With strict control from FFA regulations on the Port, "our hands are tied," Shepherd said.
The Noise Programs Manager told the committee that the last time the FFA authorized a change, planes departing Sea-Tac took off and made a hard turn out over the water.
"At that time, we received the most complaints from Federal Way than we ever have," Shepherd said. "When we changed them back, the complaints went down."
Shepherd said that the Port must receive the buy off from the impacted communities-an unlikely propostion-before they switch flight tracks.
"We went to those communities and they said 'absolutely not,'" Shepherd told the committee, "and that's understandable."
But Fly Quiet awards didn't seem to satisfy the area residents in attendance, particularly those roused each morning to the roar of a fully loaded Eva Airlines jet bound for Taiwan rattling their windows at 3:30 a.m.
Rick Hughes, who lives in Federal Way near Marine Hills, is one of the frustrated ones.
He said it's bad enough that some of those flights circle around his house between 2,000 and 3,000 feet overhead, but the Eva Airlines in the mornings "is ridiculous."
Hughes vented his frustration with the Port at the meeting, telling Shepherd and Creighton that his complaints "have gone nowhere."
Nancy Combs, who lives near Metropolitan Market, echoed Hughes complaints.

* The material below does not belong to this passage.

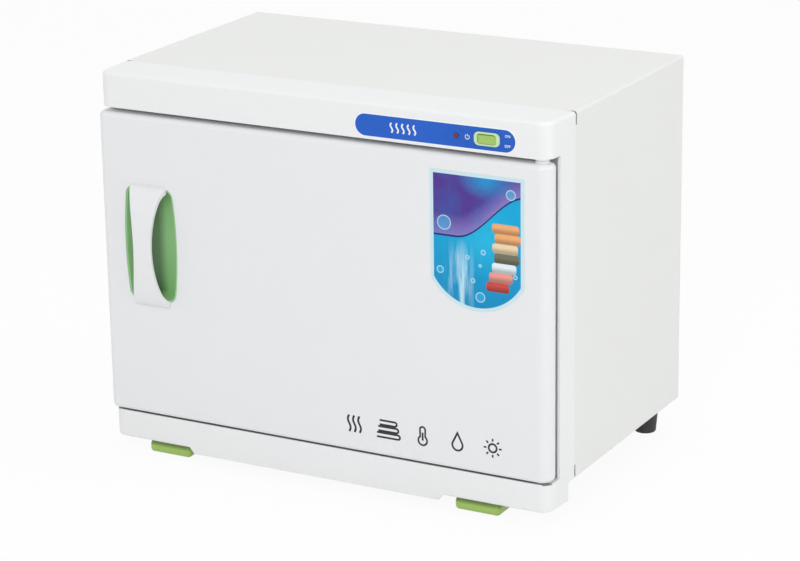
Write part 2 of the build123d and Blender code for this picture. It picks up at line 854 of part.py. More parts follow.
# Steriliser lamp under the chamber's ceiling, near the back
lamp_y = chamber_back_y - lamp_from_rear
lamp_z = chamber_ceiling - lamp_below_ceiling
lamp_half = tube_length / 2
cap_end = lamp_half + cap_length
with BuildPart() as uv_lamp:
    with BuildSketch(Plane.YZ.offset(-lamp_half)):
        with Locations((lamp_y, lamp_z)):
            Circle(tube_radius)
    extrude(amount=tube_length)
    for side in (-1, 1):
        with BuildSketch(Plane.YZ.offset(side * lamp_half)):
            with Locations((lamp_y, lamp_z)):
                Circle(cap_radius)
        extrude(amount=side * cap_length)
        with BuildSketch(Plane.YZ.offset(side * cap_end)):
            with Locations((lamp_y, lamp_z)):
                with GridLocations(lamp_pin_spacing, 0, 2, 1):
                    Circle(lamp_pin_radius)
        extrude(amount=side * lamp_pin_length)
uv_lamp.part.label = "uv_lamp"
export_step(uv_lamp.part, "parts/uv_lamp.step")

for side, name in ((-1, "lamp_holder_left"), (1, "lamp_holder_right")):
    near = side * (cap_end + holder_gap)
    far = side * (cap_end + holder_gap + holder_size[0])
    slot_end = side * (cap_end + lamp_pin_length + holder_gap)
    slot_half = lamp_pin_spacing / 2 + lamp_pin_radius + pin_slot_gap
    with BuildPart() as lamp_holder:
        block(
            (min(near, far), max(near, far)),
            (lamp_y - holder_size[1] / 2, lamp_y + holder_size[1] / 2),
            (chamber_ceiling - holder_size[2], chamber_ceiling),
        )
        fillet(edges().filter_by(Axis.X).group_by(Axis.Z)[0], radius=holder_radius)
        block(
            (min(near, slot_end), max(near, slot_end)),
            (lamp_y - slot_half, lamp_y + slot_half),
            (chamber_ceiling - holder_size[2], lamp_z + lamp_pin_radius + pin_slot_gap),
            Mode.SUBTRACT,
        )
    lamp_holder.part.label = name
    export_step(lamp_holder.part, f"parts/{name}.step")

# Slotted guard folded round the lamp and fixed to the ceiling
with BuildPart() as lamp_guard:
    with BuildSketch(Plane.YZ.offset(-guard_length / 2)):
        with Locations((lamp_y, chamber_ceiling)):
            Rectangle(
                2 * (guard_half_width + guard_wall),
                guard_drop,
                align=(Align.CENTER, Align.MAX),
            )
            fillet(vertices().group_by(Axis.Y)[0], radius=guard_bend + guard_wall)
        with BuildSketch(mode=Mode.PRIVATE) as inside:
            with Locations((lamp_y, chamber_ceiling)):
                Rectangle(
                    2 * guard_half_width,
                    guard_drop - guard_wall,
                    align=(Align.CENTER, Align.MAX),
                )
            fillet(vertices().group_by(Axis.Y)[0], radius=guard_bend)
        add(inside.sketch, mode=Mode.SUBTRACT)
        for side in (-1, 1):
            foot_y = lamp_y + side * (guard_half_width + (guard_foot + guard_wall) / 2)
            with Locations((foot_y, chamber_ceiling)):
                Rectangle(guard_foot + guard_wall, guard_wall, align=(Align.CENTER, Align.MAX))
    extrude(amount=guard_length)
    with BuildSketch(Plane.XY.offset(chamber_ceiling - guard_drop)):
        with Locations((0, lamp_y)):
            with GridLocations(guard_slot_pitch, 0, guard_slot_count, 1):
                Rectangle(guard_slot_width, 2 * (guard_half_width - guard_bend))
    extrude(amount=guard_wall, mode=Mode.SUBTRACT)
    with BuildSketch(facing_front(lamp_y - guard_half_width - guard_wall)):
        with Locations((0, chamber_ceiling - guard_drop / 2)):
            with GridLocations(guard_slot_pitch, 0, guard_slot_count, 1):
                Rectangle(guard_slot_width, guard_drop / 2)
    extrude(amount=-2 * (guard_half_width + guard_wall), mode=Mode.SUBTRACT)
lamp_guard.part.label = "lamp_guard"
export_step(lamp_guard.part, "parts/lamp_guard.step")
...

She said she thought an intruder had broken into her home when a jet shook her house and caused her ironing board to crash into the floor.
"I have begged the Port of Seattle to help us with noise," she said. "I put a new roof on my house, new windows and new insulation," she said.
Hughes added that her complaints yielded nothing more than lip service from the Port.
The meeting did not end with Council action, but rather a plan to continue providing feedback to the Port about the city's growing discontentment with air noise.
Only with consistent and persistent community feedback, Shepherd said, can the Port accurately incorporate citizen's demands into the new Part 150 study.
"That's you may not have a fix tomorrow, but if we earmark it and we can start working through the system to get change," said councilmember Jack Dovey, "though it may not happen as fast as we like."